#### [Description of the task]
Everything from the line containing "WASHER_THICKNESS, steel, piston)" through the line containing "obj.parent = empty" should be repeated exactly, and nothing else from the data.
━━━ Data shown
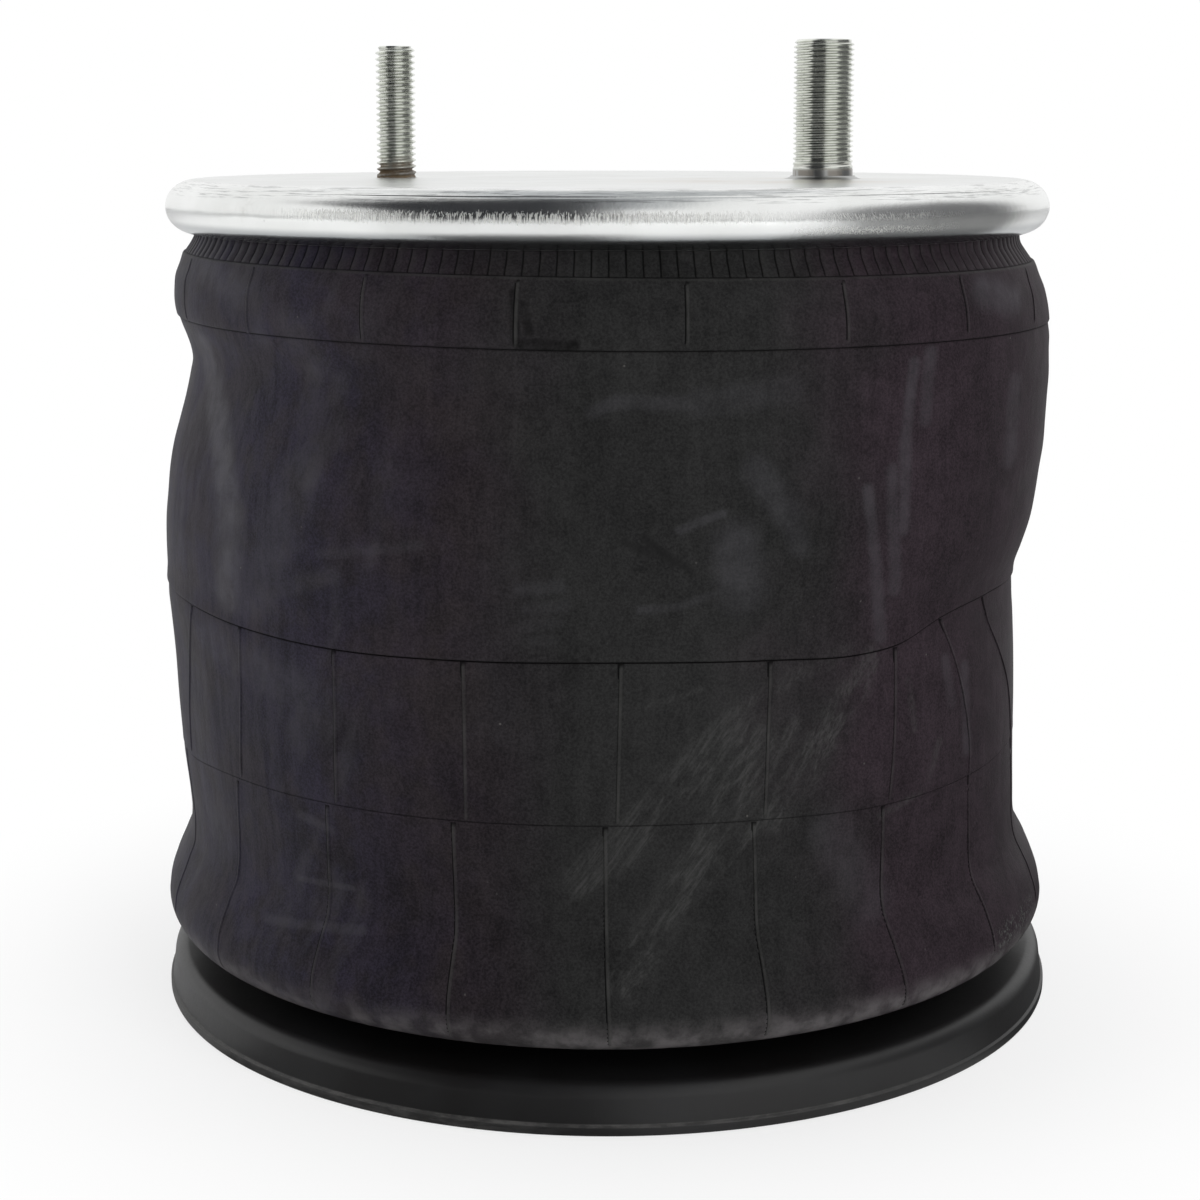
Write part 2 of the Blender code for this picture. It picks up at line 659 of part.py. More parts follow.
def build():
    clear_scene()
    rubber = material("black_rubber", (0.045, 0.043, 0.048), 0.72, 0.0)
    buffer_rubber = material("buffer_rubber", (0.03, 0.03, 0.03), 0.6, 0.0)
    composite = material("moulded_composite", (0.028, 0.028, 0.03), 0.45, 0.0)
    zinc = material("zinc_plate", (0.72, 0.72, 0.70), 0.32, 1.0)
    steel = material("zinc_steel", (0.62, 0.61, 0.57), 0.35, 1.0)
    weld = material("weld_metal", (0.35, 0.33, 0.31), 0.55, 1.0)
    wire = material("bead_wire", (0.50, 0.45, 0.36), 0.4, 1.0)

    piston = carrier("piston_carrier", 0.0)
    top_plate = carrier("top_plate_carrier", RIDE_HEIGHT)

    make_bead_plate(zinc, top_plate)
    make_studs(steel, weld, top_plate)
    make_ring(
        "upper_bead_ring", UPPER_BEAD_CENTRE[0], UPPER_BEAD_CENTRE[1] + BEAD_WIRE_RADIUS + GAP,
        BEAD_WIRE_RADIUS, SLEEVE_SIDES, wire, top_plate,
    )
    make_bellows(rubber, piston)
    make_ring(
        "lower_bead_ring", lower_wire_radius(), SEAT_Z + GAP + BEAD_WIRE_RADIUS,
        BEAD_WIRE_RADIUS, SLEEVE_SIDES, wire, piston,
    )
    make_piston(composite, piston)
    make_inserts(steel, piston)
    make_closure(steel, piston)
    make_ring(
        "closure_seal", SEAL_CIRCLE_RADIUS, SPIGOT_TOP - SEAL_SECTION_RADIUS,
        SEAL_SECTION_RADIUS, SLEEVE_SIDES, buffer_rubber, piston,
    )
    make_washer("bolt_washer", WASHER_BOTTOM, steel, piston)
    make_bolt(steel, piston)
    make_washer("nut_washer", NUT_SEAT - GAP - WASHER_THICKNESS, steel, piston)
    make_bump_stop(buffer_rubber, composite, piston)


build()
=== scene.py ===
"""Looks of a rolling-lobe air spring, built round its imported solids.

Metres, +Z up. Azimuths are in degrees from the front (-Y) towards the air stud (+X).
"""

import logging
import math
from collections.abc import Callable, Sequence
from dataclasses import dataclass, field
from enum import Enum

import bmesh
import bpy
import numpy as np
from mathutils import Matrix, Vector


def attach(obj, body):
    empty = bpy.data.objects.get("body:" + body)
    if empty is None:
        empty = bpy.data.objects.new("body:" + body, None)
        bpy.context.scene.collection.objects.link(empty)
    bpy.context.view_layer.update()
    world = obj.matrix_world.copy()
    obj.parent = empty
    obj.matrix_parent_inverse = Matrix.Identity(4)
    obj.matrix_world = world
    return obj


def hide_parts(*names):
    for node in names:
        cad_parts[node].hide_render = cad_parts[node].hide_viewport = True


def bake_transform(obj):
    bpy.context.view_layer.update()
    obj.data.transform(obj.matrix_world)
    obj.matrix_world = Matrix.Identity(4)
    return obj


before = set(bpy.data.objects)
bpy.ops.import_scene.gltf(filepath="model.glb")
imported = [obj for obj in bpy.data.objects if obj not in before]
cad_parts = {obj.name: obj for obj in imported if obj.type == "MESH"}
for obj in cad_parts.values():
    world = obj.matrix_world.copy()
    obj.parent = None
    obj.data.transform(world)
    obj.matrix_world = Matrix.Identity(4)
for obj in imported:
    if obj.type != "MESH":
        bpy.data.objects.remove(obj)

LOG = logging.getLogger("air_spring")
# Point mark for painted shade in grooves, seam lines, notches and thread roots.
REST = "rest_place"
# Point mark for painted highlight on seam ridges, flute ribs and the strip's top edge.
CREASE_SHADE = "crease_shade"
RIDGE_HIGHLIGHT = "ridge_highlight"
MM = 0.001
MOUNTING_STUD_AT = (-0.068456, 0.008648)
AIR_STUD_AT = (0.068456, -0.008648)
SHORT = 1e-7
CARVE_REACH = 1e-6
JOIN_REACH = 2e-6

Profile = list[tuple[float, float]]
Triple = tuple[float, float, float]
Stroke = tuple[float, float, float, float]
Smear = tuple[float, float, float, float, float, float]


class Body(Enum):
    """The moving bodies that pieces ride on."""

    PISTON = "piston"
    TOP_PLATE = "top_plate"


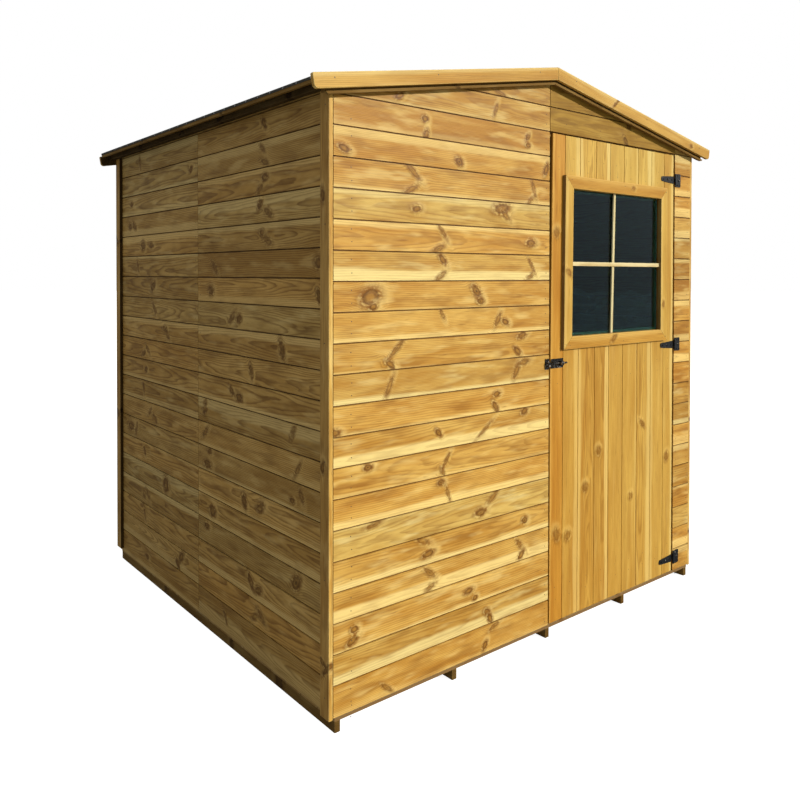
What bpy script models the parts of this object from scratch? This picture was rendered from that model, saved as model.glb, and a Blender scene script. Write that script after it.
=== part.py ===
"""Wooden garden shed, about 1.9 m wide x 1.7 m deep, apex roof, one side-hung door.

Frame: metres, +Z up, the front wall faces -Y, +X to the right when standing in
front of it. The origin is on the ground under the middle of the shed.
"""
import math

import bmesh
import bpy
from mathutils import Vector

for _ob in list(bpy.data.objects):
    bpy.data.objects.remove(_ob, do_unlink=True)

# ---------------------------------------------------------------- dimensions
COURSE = 0.088                  # visible height of one cladding board
GAP = 0.0003                    # clearance between pieces that touch

CLAD_T = 0.012                  # cladding board thickness
HALF_W = 0.9245                 # half width over the side cladding
HALF_D = 0.8655                 # half depth over the front and rear cladding

BEARER_H = 0.0335               # floor bearers
BEARER_W = 0.019
BEARER_X = (-0.9071, -0.4536, 0.0, 0.4536, 0.9071)
BEARER_HALF_L = 0.8630
FLOOR_T = 0.0102                # floor boards
FLOOR_HALF_X = 0.9175
FLOOR_HALF_Y = 0.8650
FLOOR_Z0 = BEARER_H + GAP
FLOOR_Z1 = FLOOR_Z0 + FLOOR_T
WALL_Z0 = FLOOR_Z1 + GAP        # walls stand on the floor

SLOPE = 0.1826                  # rise over run of the roof (10.35 degrees)
DECK_TOP = 2.0230               # roof board surface at the ridge line
DECK_T = 0.0122                 # measured vertically
DECK_BOTTOM = DECK_TOP - DECK_T
DECK_HALF_X = 0.9810
GABLE_TOP = DECK_BOTTOM - 0.0005
SIDE_TOP = GABLE_TOP - SLOPE * HALF_W

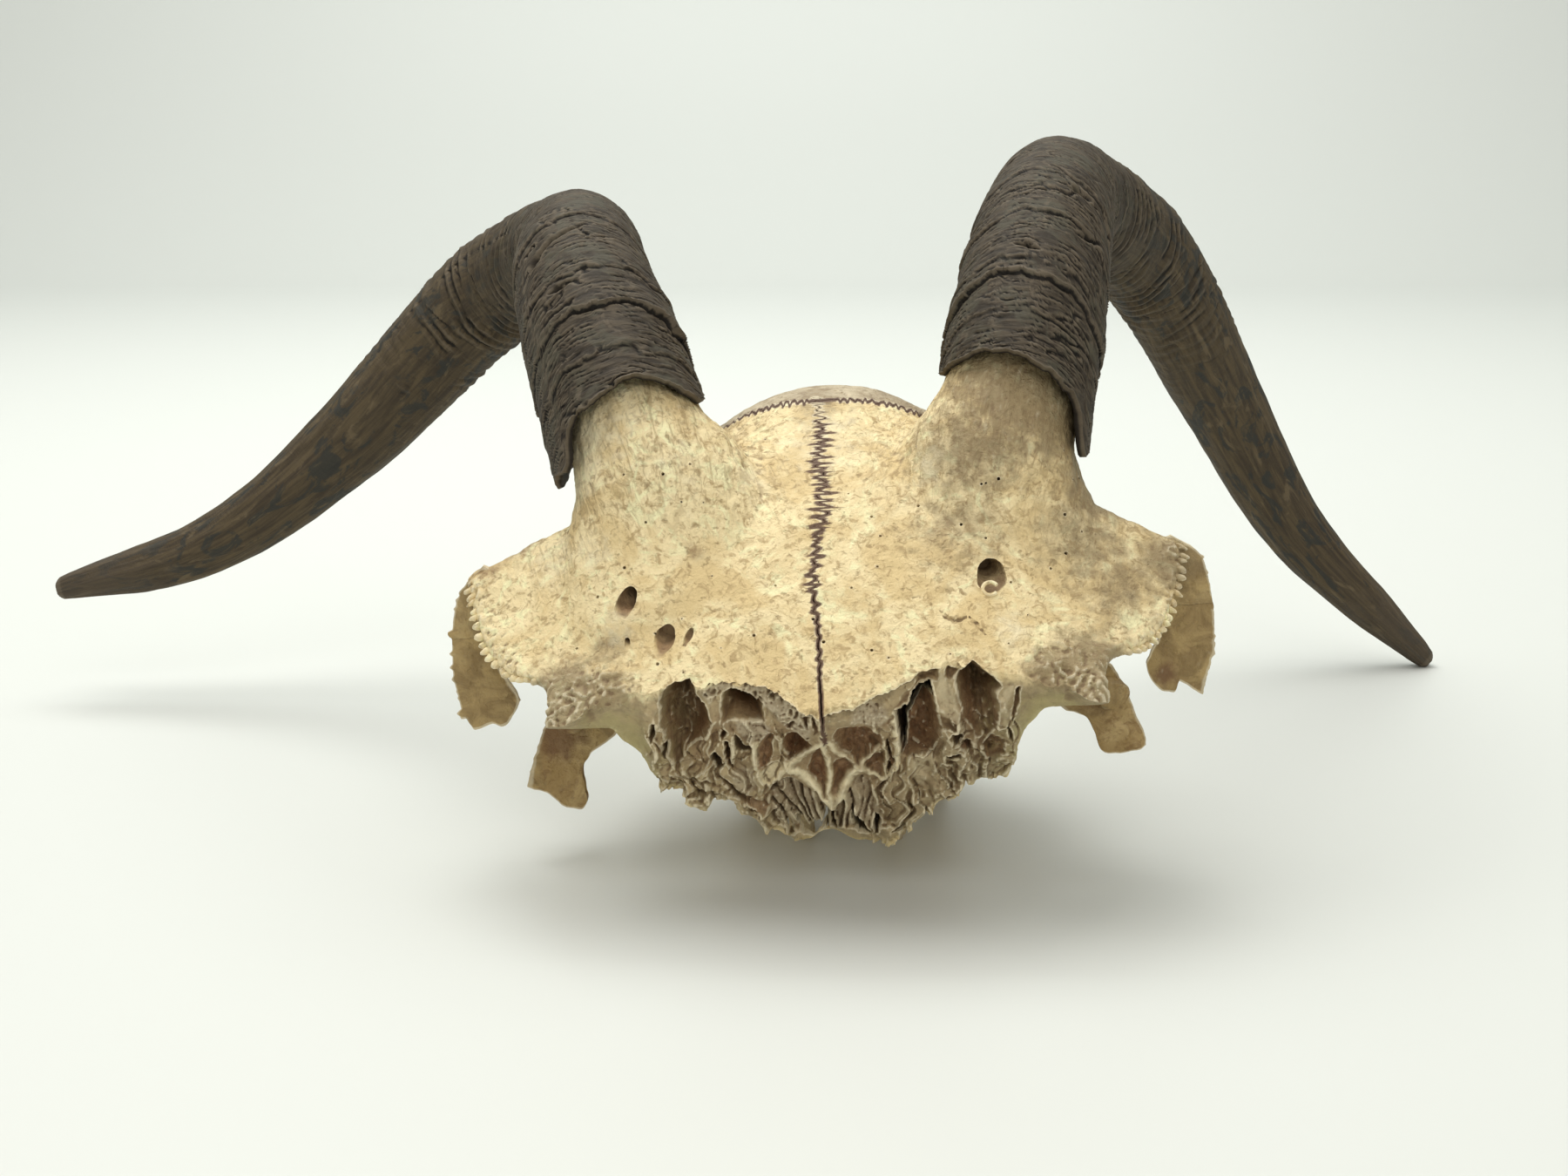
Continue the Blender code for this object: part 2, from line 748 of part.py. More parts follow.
def trim_at_table(obj, resting):
    """Cuts flat whatever would reach below the table once the skull lies in its resting pose."""
    if min((resting @ v.co).z for v in obj.data.vertices) >= 0:
        return
    upright = resting.inverted()
    table = (upright @ Vector((0, 0, 0)), upright.to_3x3() @ Vector((0, 0, -1)))
    keep_largest(mend(boolean(obj, [region([table], 0)], "INTERSECT")))


def lay_down(nodes, resting):
    """Parents every node to one empty that holds the resting pose, centred over the origin."""
    corners = [resting @ v.co for obj in nodes for v in obj.data.vertices]
    middle = Vector((0, 0, 0))
    for axis in (0, 1):
        middle[axis] = (min(c[axis] for c in corners) + max(c[axis] for c in corners)) / 2
    placed = Matrix.Translation(-middle) @ resting
    skull = bpy.data.objects.new("skull", None)
    bpy.context.scene.collection.objects.link(skull)
    skull.location = placed.translation * MM
    skull.rotation_euler = placed.to_euler()
    for obj in nodes:
        obj.data.transform(Matrix.Scale(MM, 4))
        obj.parent = skull


def main():
    """Builds every bone and both horns, then sets them down on the table."""
    clear_scene()
    nodes = [
        *part_into_bones(whole_skull()),
        horn_sheath("horn_sheath_left", LEFT_HORN_LINE, LEFT_HORN_GIRTH, 1),
        horn_sheath("horn_sheath_right", RIGHT_HORN_LINE, RIGHT_HORN_GIRTH, -1),
    ]
    resting = pose()
    for obj in nodes:
        trim_at_table(obj, resting)
        obj.data.materials.clear()
        obj.data.materials.append(material(obj.name, *FINISHES[obj.name]))
        obj.data.shade_smooth()
        obj.data.set_sharp_from_angle(angle=math.radians(40))
    lay_down(nodes, resting)


main()
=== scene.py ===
"""Looks of a weathered goat cranium with both horns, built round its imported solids.

Unless a docstring says otherwise, lengths are millimetres in the upright skull: the animal faces -Y, its own
left is +X and up is +Z. The class Rest takes them to the resting pose, in metres, where the solids lie.
"""

import json
import logging
import math
import random
from dataclasses import dataclass
from enum import Enum

import bmesh
import bpy
import numpy as np
from mathutils import Matrix, Vector
from mathutils.bvhtree import BVHTree

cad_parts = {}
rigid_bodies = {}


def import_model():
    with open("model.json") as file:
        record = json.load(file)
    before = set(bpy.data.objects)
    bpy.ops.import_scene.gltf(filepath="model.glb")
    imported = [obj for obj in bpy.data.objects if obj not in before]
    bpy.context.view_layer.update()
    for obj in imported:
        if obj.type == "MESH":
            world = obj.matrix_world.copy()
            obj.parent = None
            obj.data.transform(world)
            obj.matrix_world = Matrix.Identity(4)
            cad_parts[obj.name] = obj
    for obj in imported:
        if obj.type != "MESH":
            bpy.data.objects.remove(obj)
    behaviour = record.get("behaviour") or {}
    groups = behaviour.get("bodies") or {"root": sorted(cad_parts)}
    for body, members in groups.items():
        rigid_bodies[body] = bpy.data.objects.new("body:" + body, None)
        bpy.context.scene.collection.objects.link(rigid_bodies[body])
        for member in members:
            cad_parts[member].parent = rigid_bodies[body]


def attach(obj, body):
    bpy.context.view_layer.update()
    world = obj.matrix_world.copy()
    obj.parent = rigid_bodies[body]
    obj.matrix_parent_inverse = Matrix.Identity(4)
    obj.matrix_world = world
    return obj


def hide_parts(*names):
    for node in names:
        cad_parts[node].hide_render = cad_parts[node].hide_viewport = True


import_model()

Array = np.ndarray
Object = bpy.types.Object
Mesh = bpy.types.Mesh
Socket = bpy.types.NodeSocket
Input = Socket | float | tuple

LOG = logging.getLogger("goat_skull")
BODY = "root"
MM = 0.001
BREAK_TOP = (-12.5, 37.5)
SEPTUM_X = -0.8


@dataclass(frozen=True)
class Rest:
    """The resting pose: a roll and a turn about the forehead, then the shift that centres the whole."""

    pivot: tuple = (0.0, 0.0, 61.0)
    roll_deg: float = -3.5
    yaw_deg: float = -3.0
    centre: tuple = (-10.966, 81.461, 0.0)

    def matrix(self) -> Matrix:
        """The upright millimetres to the resting metres."""
        yaw = Matrix.Rotation(math.radians(self.yaw_deg), 4, "Z")
        turn = yaw @ Matrix.Rotation(math.radians(self.roll_deg), 4, "Y")
        pivot = Vector(self.pivot)
        placed = Matrix.Translation(pivot - Vector(self.centre)) @ turn @ Matrix.Translation(-pivot)
        return Matrix.Scale(MM, 4) @ placed

    def lay(self, obj: Object) -> None:
        """Moves an object's points into the resting pose; what would reach under the table is pressed flat.

        Args:
            obj: the object, whose points are in upright millimetres.
        """
        obj.data.transform(self.matrix())
        points = points_of(obj.data)
        points[:, 2] = np.maximum(points[:, 2], 0)
        set_points(obj.data, points)


class Tone(Enum):
    """What a stain, or painted shade, does to the bone's colour; each is a point attribute that the finishes
    read.
    """

    GREY = "grey"
    RUST = "rust"
    PALE = "pale"
    OLIVE = "olive"
    AMBER = "amber"
    ASH = "ash"
    UMBER = "umber"
    CREAM = "cream"
    # painted shade: black or darkened colour put where only shadow falls
    PAINTED_SHADE = "dark"
    DEEP = "deep"


def scattered(cell: Array, seed: int) -> Array:
    """Three values from -1 to 1 for each whole-numbered cell, always the same for the same cell.

    Args:
        cell: rows of three whole numbers.
        seed: picks the pattern.

    Returns:
        The values, three a row.
    """
    key = cell @ np.array([374761393, 668265263, 1440662683]) + seed * 1274126177
    key = (key ^ (key >> 13)) * 1274126177
    key ^= key >> 16
    return np.stack([(key >> shift & 255) / 127.5 - 1 for shift in (0, 8, 16)], axis=1)


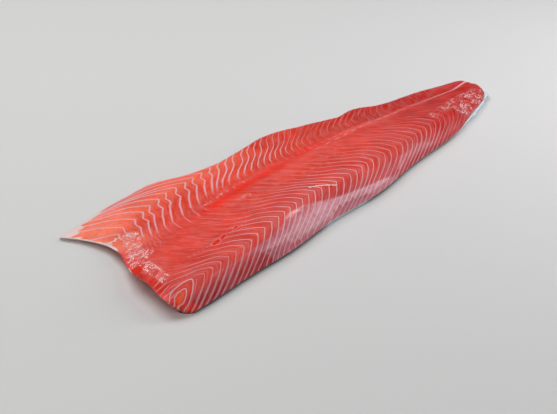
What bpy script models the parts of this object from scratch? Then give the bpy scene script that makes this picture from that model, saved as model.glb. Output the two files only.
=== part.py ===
━━━━━━
#### [Written solution]
    make_washer("nut_washer", NUT_SEAT - GAP - WASHER_THICKNESS, steel, piston)
    make_bump_stop(buffer_rubber, composite, piston)


build()
=== scene.py ===
"""Looks of a rolling-lobe air spring, built round its imported solids.

Metres, +Z up. Azimuths are in degrees from the front (-Y) towards the air stud (+X).
"""

import logging
import math
from collections.abc import Callable, Sequence
from dataclasses import dataclass, field
from enum import Enum

import bmesh
import bpy
import numpy as np
from mathutils import Matrix, Vector


def attach(obj, body):
    empty = bpy.data.objects.get("body:" + body)
    if empty is None:
        empty = bpy.data.objects.new("body:" + body, None)
        bpy.context.scene.collection.objects.link(empty)
    bpy.context.view_layer.update()
    world = obj.matrix_world.copy()
    obj.parent = empty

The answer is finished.